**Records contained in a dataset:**
.....

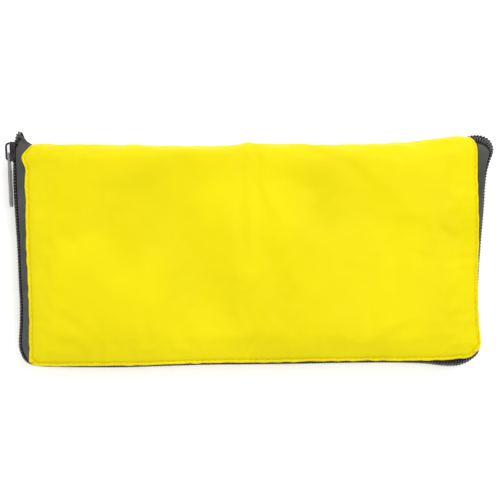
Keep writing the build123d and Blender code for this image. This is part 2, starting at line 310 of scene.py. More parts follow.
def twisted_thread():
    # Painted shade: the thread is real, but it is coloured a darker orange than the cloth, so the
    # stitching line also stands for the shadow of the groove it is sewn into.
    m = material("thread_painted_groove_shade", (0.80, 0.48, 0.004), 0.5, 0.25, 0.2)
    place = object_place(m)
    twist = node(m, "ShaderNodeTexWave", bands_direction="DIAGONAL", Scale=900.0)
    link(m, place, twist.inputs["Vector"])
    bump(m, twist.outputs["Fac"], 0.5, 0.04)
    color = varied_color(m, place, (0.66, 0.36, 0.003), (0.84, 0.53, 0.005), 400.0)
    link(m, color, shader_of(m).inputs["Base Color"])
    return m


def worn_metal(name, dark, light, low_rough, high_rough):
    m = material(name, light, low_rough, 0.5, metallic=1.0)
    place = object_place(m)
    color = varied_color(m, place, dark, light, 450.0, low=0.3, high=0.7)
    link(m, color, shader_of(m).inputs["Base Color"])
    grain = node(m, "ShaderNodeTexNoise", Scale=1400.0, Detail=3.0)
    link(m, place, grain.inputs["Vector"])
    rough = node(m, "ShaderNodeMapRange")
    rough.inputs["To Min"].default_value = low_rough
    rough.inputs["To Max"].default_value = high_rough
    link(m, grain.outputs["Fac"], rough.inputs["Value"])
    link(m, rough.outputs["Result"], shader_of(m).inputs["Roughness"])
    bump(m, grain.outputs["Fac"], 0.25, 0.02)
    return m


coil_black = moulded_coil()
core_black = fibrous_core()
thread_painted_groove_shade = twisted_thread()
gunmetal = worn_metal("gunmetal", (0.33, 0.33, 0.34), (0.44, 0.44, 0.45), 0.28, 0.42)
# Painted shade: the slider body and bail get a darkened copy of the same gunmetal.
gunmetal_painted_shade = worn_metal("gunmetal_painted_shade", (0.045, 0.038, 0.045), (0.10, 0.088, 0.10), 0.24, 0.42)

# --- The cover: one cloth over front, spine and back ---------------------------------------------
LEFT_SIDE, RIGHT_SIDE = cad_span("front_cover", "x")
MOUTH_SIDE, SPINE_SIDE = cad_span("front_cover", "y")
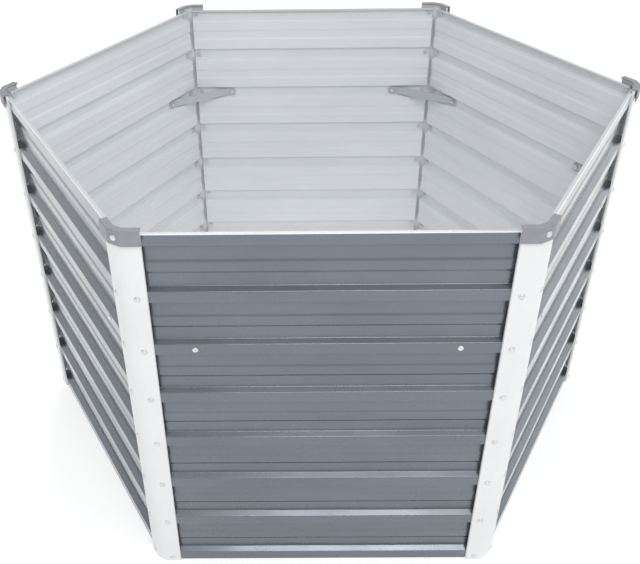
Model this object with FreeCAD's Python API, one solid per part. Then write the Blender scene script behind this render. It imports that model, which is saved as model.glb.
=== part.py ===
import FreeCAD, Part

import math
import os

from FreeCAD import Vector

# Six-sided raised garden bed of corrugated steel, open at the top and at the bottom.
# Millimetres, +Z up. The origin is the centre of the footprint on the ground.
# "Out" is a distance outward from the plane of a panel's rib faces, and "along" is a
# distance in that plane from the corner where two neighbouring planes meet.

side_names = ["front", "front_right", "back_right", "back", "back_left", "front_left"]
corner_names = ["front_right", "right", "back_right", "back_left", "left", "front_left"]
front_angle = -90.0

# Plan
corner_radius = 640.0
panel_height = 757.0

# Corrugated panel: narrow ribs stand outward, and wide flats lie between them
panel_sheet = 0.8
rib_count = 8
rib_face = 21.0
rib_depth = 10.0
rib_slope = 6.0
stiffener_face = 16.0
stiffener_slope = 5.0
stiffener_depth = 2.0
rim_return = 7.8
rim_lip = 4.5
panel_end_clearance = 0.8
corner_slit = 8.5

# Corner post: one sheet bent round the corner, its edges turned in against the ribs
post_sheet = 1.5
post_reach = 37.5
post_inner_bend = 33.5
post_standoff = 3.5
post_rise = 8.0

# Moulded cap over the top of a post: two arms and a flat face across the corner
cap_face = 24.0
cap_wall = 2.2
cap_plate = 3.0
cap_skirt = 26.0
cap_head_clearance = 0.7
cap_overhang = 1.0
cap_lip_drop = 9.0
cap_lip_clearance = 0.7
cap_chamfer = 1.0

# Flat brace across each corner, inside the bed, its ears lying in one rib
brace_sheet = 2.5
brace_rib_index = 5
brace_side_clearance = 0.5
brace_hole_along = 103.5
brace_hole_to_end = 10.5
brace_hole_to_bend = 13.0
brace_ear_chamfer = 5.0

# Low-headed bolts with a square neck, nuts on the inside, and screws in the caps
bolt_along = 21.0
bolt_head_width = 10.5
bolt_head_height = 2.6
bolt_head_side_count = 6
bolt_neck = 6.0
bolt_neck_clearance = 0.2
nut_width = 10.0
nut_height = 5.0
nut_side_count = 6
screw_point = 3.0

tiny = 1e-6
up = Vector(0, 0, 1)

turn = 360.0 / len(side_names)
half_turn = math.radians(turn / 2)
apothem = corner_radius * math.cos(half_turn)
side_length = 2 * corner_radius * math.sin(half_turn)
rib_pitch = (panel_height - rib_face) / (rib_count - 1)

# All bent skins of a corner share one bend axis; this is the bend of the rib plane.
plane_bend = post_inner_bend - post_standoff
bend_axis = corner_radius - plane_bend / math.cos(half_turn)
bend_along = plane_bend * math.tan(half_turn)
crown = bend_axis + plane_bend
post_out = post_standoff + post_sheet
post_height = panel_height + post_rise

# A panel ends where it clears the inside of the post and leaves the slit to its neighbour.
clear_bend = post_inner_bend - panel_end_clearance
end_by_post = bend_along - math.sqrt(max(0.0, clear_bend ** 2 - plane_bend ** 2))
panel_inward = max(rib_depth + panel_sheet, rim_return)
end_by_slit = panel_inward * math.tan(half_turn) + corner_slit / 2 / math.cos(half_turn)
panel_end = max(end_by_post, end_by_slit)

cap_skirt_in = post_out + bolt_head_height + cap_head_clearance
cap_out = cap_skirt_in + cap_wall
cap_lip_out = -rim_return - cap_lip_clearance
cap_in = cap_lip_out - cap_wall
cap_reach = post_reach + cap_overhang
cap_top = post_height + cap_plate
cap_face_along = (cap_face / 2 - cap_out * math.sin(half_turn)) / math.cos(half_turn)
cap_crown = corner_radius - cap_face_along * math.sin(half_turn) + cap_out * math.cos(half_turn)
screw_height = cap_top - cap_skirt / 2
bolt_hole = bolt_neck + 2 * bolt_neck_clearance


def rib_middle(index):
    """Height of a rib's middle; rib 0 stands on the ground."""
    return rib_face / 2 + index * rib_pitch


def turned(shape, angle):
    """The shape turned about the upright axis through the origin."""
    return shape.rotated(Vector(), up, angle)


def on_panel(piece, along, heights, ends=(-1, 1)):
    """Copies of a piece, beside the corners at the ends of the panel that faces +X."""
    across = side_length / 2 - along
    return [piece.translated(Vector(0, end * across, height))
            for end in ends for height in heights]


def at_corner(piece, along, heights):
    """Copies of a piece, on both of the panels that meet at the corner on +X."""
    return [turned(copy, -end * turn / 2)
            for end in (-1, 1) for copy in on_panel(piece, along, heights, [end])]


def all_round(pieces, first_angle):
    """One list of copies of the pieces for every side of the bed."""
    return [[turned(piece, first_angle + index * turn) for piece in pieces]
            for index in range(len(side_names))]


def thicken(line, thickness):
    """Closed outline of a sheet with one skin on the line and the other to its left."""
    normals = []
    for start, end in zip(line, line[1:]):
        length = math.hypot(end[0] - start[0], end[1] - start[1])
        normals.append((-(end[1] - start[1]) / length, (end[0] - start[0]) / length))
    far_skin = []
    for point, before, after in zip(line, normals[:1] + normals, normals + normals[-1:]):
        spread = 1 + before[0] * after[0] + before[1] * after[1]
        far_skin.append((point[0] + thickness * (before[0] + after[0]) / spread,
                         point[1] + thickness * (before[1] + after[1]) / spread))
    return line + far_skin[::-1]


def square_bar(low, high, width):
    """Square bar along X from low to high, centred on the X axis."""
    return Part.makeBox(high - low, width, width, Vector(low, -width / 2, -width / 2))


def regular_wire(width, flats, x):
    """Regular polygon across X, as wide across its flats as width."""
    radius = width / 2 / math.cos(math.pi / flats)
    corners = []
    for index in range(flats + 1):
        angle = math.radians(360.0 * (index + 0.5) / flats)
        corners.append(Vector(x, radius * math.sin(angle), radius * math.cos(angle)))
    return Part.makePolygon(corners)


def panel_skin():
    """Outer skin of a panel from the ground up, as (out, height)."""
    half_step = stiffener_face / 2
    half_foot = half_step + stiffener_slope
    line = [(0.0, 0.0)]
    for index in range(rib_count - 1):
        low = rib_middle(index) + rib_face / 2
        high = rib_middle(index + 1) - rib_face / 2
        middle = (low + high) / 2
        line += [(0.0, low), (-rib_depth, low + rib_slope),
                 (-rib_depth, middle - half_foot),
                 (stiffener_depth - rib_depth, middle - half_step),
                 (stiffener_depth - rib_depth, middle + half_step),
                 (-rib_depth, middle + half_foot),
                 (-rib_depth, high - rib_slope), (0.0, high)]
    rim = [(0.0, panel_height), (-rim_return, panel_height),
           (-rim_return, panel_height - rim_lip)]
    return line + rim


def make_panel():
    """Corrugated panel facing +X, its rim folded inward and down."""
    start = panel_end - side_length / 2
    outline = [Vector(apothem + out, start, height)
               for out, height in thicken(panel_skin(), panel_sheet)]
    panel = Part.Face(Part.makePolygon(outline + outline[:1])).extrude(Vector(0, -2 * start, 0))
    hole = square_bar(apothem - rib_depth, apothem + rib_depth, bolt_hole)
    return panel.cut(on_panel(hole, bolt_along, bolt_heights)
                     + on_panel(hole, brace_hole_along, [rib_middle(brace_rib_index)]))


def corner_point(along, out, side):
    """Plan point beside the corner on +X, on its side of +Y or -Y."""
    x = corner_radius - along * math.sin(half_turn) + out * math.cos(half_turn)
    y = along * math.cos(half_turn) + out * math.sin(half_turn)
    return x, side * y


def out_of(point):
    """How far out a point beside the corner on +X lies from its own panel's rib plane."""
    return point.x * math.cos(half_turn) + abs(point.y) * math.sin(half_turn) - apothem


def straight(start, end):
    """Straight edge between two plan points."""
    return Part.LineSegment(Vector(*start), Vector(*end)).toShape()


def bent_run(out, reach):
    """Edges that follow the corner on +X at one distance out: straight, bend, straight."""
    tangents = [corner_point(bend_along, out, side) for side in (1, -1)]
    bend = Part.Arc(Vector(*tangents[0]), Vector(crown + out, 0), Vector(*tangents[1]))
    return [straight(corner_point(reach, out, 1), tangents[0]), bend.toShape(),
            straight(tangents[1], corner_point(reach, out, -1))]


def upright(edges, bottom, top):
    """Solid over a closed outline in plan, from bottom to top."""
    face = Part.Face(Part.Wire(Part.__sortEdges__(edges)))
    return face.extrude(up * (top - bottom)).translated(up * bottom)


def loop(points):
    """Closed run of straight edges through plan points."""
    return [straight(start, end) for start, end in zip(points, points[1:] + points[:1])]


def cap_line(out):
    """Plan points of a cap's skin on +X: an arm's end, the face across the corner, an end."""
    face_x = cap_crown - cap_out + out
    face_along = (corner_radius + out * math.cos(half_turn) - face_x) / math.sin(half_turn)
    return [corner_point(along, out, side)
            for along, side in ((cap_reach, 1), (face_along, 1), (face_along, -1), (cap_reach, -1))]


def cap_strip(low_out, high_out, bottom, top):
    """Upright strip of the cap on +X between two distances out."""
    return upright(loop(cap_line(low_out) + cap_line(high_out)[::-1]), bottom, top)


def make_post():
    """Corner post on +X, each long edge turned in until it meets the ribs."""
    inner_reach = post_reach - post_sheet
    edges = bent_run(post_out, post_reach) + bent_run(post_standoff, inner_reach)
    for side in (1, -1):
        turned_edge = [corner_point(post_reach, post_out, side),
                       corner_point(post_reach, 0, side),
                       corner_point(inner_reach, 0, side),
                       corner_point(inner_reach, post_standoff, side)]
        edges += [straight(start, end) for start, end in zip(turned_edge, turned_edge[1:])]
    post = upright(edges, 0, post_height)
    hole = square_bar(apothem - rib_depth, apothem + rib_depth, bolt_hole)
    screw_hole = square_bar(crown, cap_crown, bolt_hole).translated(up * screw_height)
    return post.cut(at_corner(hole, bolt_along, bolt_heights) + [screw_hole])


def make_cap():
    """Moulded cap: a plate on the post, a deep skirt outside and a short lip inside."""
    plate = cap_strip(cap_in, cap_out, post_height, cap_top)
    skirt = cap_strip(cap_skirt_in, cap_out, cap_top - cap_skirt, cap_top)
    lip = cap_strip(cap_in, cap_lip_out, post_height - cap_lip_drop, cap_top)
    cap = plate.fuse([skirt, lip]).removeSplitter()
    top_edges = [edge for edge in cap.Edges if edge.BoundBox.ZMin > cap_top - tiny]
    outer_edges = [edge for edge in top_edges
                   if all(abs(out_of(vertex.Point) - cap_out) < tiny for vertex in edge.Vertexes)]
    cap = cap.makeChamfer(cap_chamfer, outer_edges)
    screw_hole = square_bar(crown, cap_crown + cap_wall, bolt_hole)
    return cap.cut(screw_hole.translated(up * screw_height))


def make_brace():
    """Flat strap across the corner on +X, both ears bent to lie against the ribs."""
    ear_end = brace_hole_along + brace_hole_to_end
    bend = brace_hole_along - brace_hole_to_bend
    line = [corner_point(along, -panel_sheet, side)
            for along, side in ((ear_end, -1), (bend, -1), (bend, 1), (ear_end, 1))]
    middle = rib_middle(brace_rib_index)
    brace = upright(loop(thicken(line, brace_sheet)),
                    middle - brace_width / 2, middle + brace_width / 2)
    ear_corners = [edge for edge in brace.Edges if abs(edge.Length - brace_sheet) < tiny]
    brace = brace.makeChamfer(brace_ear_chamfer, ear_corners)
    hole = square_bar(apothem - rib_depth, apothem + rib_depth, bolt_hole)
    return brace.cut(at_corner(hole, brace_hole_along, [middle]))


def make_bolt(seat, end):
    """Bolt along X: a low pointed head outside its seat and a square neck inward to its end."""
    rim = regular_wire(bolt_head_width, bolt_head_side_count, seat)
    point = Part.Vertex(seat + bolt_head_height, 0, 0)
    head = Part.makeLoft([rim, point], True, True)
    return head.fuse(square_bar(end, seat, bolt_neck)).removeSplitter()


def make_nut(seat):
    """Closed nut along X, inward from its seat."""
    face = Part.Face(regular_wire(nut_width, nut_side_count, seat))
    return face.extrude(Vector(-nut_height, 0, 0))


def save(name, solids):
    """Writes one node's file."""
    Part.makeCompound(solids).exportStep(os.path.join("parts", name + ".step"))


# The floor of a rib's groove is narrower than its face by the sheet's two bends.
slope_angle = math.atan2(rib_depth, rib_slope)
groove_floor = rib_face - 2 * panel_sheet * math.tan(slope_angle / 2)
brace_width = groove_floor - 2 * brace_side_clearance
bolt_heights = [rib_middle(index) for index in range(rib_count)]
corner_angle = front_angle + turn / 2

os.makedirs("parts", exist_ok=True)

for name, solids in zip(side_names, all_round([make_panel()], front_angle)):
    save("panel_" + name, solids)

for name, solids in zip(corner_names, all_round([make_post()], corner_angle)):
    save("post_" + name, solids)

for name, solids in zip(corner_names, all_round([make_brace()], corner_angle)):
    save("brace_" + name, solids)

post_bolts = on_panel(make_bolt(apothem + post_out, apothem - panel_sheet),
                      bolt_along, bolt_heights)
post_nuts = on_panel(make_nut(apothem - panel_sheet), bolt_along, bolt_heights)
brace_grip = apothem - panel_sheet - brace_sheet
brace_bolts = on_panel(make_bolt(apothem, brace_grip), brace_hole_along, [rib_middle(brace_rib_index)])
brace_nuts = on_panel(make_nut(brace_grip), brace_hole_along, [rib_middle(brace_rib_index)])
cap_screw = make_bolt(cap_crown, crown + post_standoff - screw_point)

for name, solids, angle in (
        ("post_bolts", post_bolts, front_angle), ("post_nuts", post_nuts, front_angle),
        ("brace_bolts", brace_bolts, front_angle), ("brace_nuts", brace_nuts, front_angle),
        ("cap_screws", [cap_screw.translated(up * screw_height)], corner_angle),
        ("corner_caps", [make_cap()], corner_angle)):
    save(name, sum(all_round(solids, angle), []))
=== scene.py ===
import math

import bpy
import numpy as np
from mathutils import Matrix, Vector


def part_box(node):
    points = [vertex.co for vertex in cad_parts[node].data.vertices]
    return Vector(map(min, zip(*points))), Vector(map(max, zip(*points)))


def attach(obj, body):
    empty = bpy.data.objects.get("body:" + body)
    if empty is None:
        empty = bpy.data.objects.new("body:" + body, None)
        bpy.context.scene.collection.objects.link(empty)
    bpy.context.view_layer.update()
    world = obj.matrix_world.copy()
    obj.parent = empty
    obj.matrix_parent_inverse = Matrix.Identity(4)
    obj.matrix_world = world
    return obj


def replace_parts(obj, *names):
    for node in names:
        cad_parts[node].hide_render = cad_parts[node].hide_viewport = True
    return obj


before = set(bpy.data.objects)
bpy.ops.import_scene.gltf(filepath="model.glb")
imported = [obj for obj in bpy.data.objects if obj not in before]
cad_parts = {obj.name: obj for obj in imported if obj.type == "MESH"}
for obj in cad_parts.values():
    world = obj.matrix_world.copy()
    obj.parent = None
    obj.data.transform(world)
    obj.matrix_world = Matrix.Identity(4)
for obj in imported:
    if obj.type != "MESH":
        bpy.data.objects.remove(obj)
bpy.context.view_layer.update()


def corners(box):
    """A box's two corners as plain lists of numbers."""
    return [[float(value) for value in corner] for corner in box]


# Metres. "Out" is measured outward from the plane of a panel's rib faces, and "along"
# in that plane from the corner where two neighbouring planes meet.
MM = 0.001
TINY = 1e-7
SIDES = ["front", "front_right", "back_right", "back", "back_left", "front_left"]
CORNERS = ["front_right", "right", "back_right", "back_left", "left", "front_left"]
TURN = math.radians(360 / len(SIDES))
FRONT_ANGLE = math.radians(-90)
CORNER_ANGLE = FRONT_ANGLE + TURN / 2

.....

**The request:**
Your task is to quote exactly the lines beginning with the one that contains "for name, solids, angle" and ending with the one that contains "obj.data.transform(world)", with nothing left out or added.

**The output:**
for name, solids, angle in (
        ("post_bolts", post_bolts, front_angle), ("post_nuts", post_nuts, front_angle),
        ("brace_bolts", brace_bolts, front_angle), ("brace_nuts", brace_nuts, front_angle),
        ("cap_screws", [cap_screw.translated(up * screw_height)], corner_angle),
        ("corner_caps", [make_cap()], corner_angle)):
    save(name, sum(all_round(solids, angle), []))
=== scene.py ===
import math

import bpy
import numpy as np
from mathutils import Matrix, Vector


def part_box(node):
    points = [vertex.co for vertex in cad_parts[node].data.vertices]
    return Vector(map(min, zip(*points))), Vector(map(max, zip(*points)))


def attach(obj, body):
    empty = bpy.data.objects.get("body:" + body)
    if empty is None:
        empty = bpy.data.objects.new("body:" + body, None)
        bpy.context.scene.collection.objects.link(empty)
    bpy.context.view_layer.update()
    world = obj.matrix_world.copy()
    obj.parent = empty
    obj.matrix_parent_inverse = Matrix.Identity(4)
    obj.matrix_world = world
    return obj


def replace_parts(obj, *names):
    for node in names:
        cad_parts[node].hide_render = cad_parts[node].hide_viewport = True
    return obj


before = set(bpy.data.objects)
bpy.ops.import_scene.gltf(filepath="model.glb")
imported = [obj for obj in bpy.data.objects if obj not in before]
cad_parts = {obj.name: obj for obj in imported if obj.type == "MESH"}
for obj in cad_parts.values():
    world = obj.matrix_world.copy()
    obj.parent = None
    obj.data.transform(world)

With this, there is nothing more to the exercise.